His death has brought worldwide condemnation from leaders in the UK, France, the USA, and Ukraine. However, it has also brought worldwide mourning from ordinary people against Putin’s authoritarian regime. In Russia, tens of thousands came to his funeral on 1 March, and chanted anti-war slogans as flower shops nearby ran out of stock by midday. 

Navalny was an opposition politician loved by many, a man who rose to fame blogging about corruption, and eventually reached the highest echelons of Russian opposition politics, mobilising some of the largest protests in modern Russian history in 2011 and attempting to run for president in 2018. However, for many, Navalny was also a deeply polarising figure as he used to attend the ‘Russian march,’ an annual nationalist far-right demonstration, likened dental cavities to immigrants, and compared Crimea to a ham sandwich that Russia can’t just give back to Ukraine in 2014.

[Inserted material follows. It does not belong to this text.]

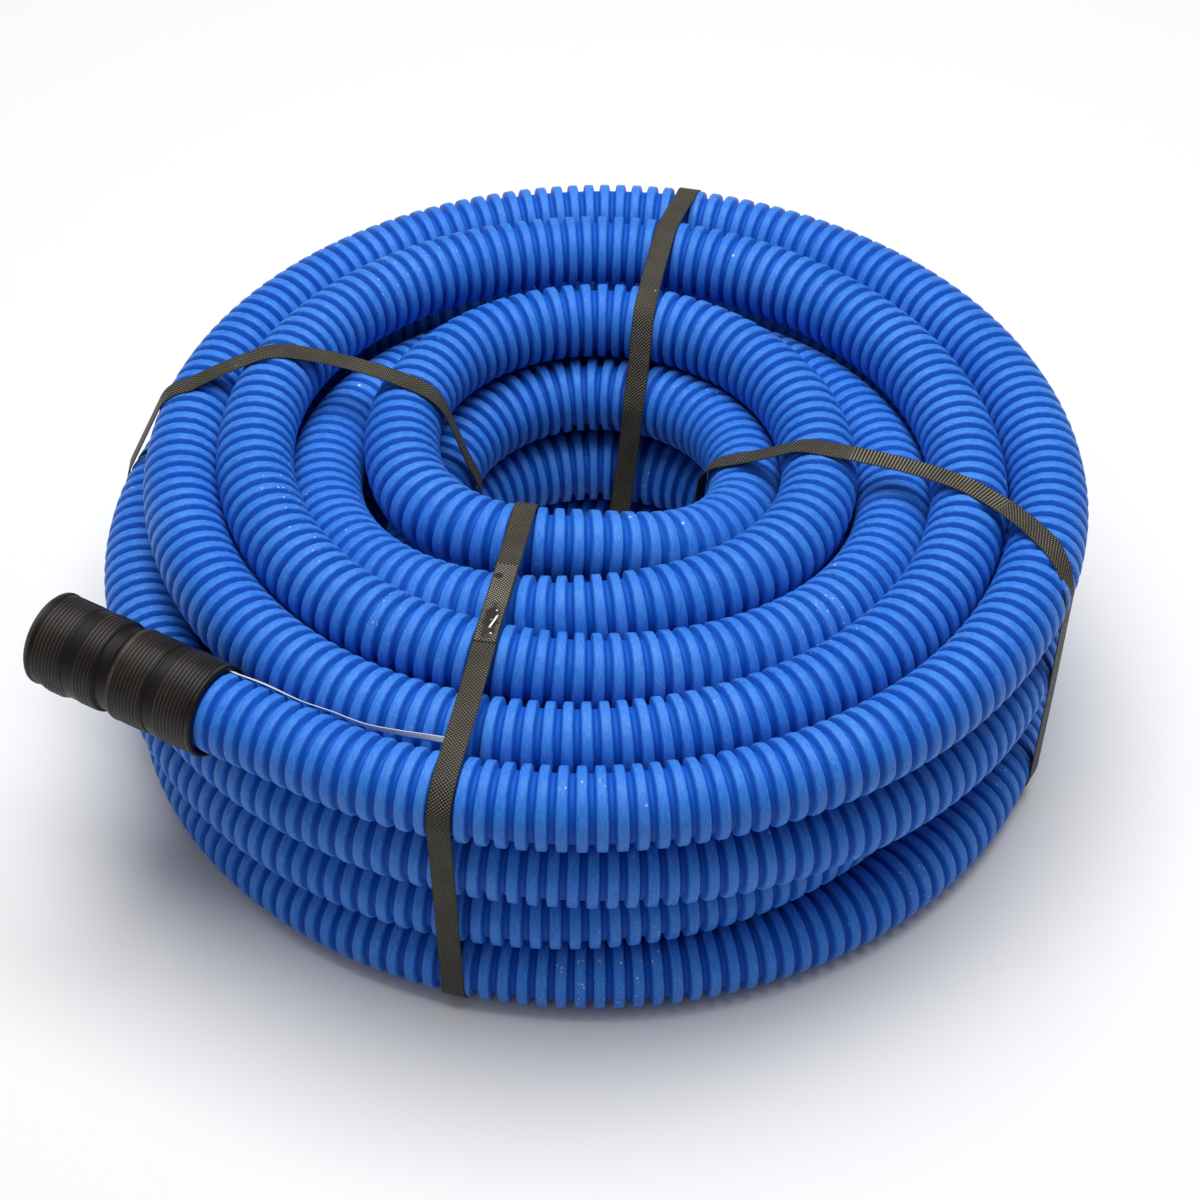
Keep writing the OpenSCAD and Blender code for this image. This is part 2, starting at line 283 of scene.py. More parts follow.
def ribbed_length(name, first, last):
    """The hose from one rib to another, as a wall with an outside and a bore.

    Row by row, s walks forward along the axis with the rib profile as the radius of
    its ring, then back with the bore's radius, and the last row joins the first, so
    the wall is closed. The value crest is 1 on a crest, 0 in a groove, -1 inside.
    """
    ribs = np.arange(first, last)
    s_out = np.concatenate([[first], (ribs[:, None] + RIB_PLACES).ravel(), [last]]) * pitch
    r_out = np.concatenate([[GROOVE_R], np.tile(rib_profile, len(ribs)), [GROOVE_R]])
    s_in = np.append(np.arange(first, last, BORE_EVERY), last)[::-1] * pitch
    s = np.concatenate([s_out, s_in])
    r = np.concatenate([r_out, np.full(len(s_in), BORE_R)])
    centre, side, top = frames(s)
    points = rings(centre, side, top, r, SIDES)
    uv = places(np.append(s, s[0]) / pitch, np.arange(SIDES + 1) / SIDES)
    crest = np.clip((r - GROOVE_R) / (CREST_R - GROOVE_R), -1, 1)
    crest[len(s_out):] = -1
    values = {"crest": np.repeat(crest, SIDES)}
    piece = grid_piece(name, points, uv, closed=True, values=values)
    print(name, len(ribs), "ribs,", len(piece.data.polygons), "faces")
    return piece


# %% The seven lengths that make the hose
CUT_END_RIBS = 34
FREE_END_RIBS = 72
coil_first, coil_last = CUT_END_RIBS, rib_total - FREE_END_RIBS
COIL_PARTS = 5
cuts = np.linspace(coil_first, coil_last, COIL_PARTS + 1).round().astype(int)
lengths_of_hose = [("hose_end_on_floor", 0, coil_first, "hose_cut_end")]
lengths_of_hose += [(f"hose_turns_{n + 1}", a, b, "hose_coil")
                    for n, (a, b) in enumerate(zip(cuts[:-1], cuts[1:]))]
lengths_of_hose += [("hose_to_coupler", coil_last, rib_total, "hose_free_end")]
hose_pieces = []
for name, first, last, node in lengths_of_hose:
    piece = ribbed_length(name, first, last)
    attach(piece, "coil")
    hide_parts(node)
    hose_pieces.append(piece)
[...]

Navalny’s controversial status as a politician was echoed by two Russian UofG students which the Glasgow Guardian has spoken to, with one describing Navalny as “ambiguous” and another saying he was not “always delighted with Navalny’s ideas and actions.” He carried on saying that time had shown Navalny’s often “unproductive manners” with which he fought corruption, and that his status as the only representative of the opposition seemed “a little bit sketchy” almost as if he was planted in power by someone. 

Despite this, he went on to say that for many he was a “bright hope of necessary changes and reforms that Russia lacks so much” and that his death and the outpouring of grief showed him that there were still “significant portions of the population” in Russia who wanted to make it a better country. He just hoped that people did not place all their optimism in “the figure of Navalny” and that they will “realise that all major changes start from themselves and their close ones.”

Another student from Russia said that Navalny was a “significant and strong figure who did everything to fight the Russian autocracy and had a real effect.” He argued that since Navalny’s death will be so fresh in the electorate’s mind when they went to the polls on 17 March, it “may provoke the liberal-minded population to some very unexpected actions”. Nevertheless, he doubts “his death will have a strong impact since, unfortunately, such things are quickly forgotten” and that “everyone in Russia already knows the result of the elections”, but he still hopes “for a miracle.” Putin was handily re-elected in the 17 March election, with official results pointing to an 89%, despite numerous reports of fraud.

So, was Navalny a hero or a villain? According to the Russian students interviewed, the situation is much more nuanced. Even though Navalny was a man with a controversial past, it is clear that he was also a source of hope for many and had a tangible effect on Russian politics at a time where more and more of the opposition was being wiped out. Could his death finally signal the end of Russian opposition? Not likely. Russia is a large country with a long history, and the opposition is still operating today, albeit more underground than before. It is simply a matter of time before Russians free themselves from Putin’s clutches.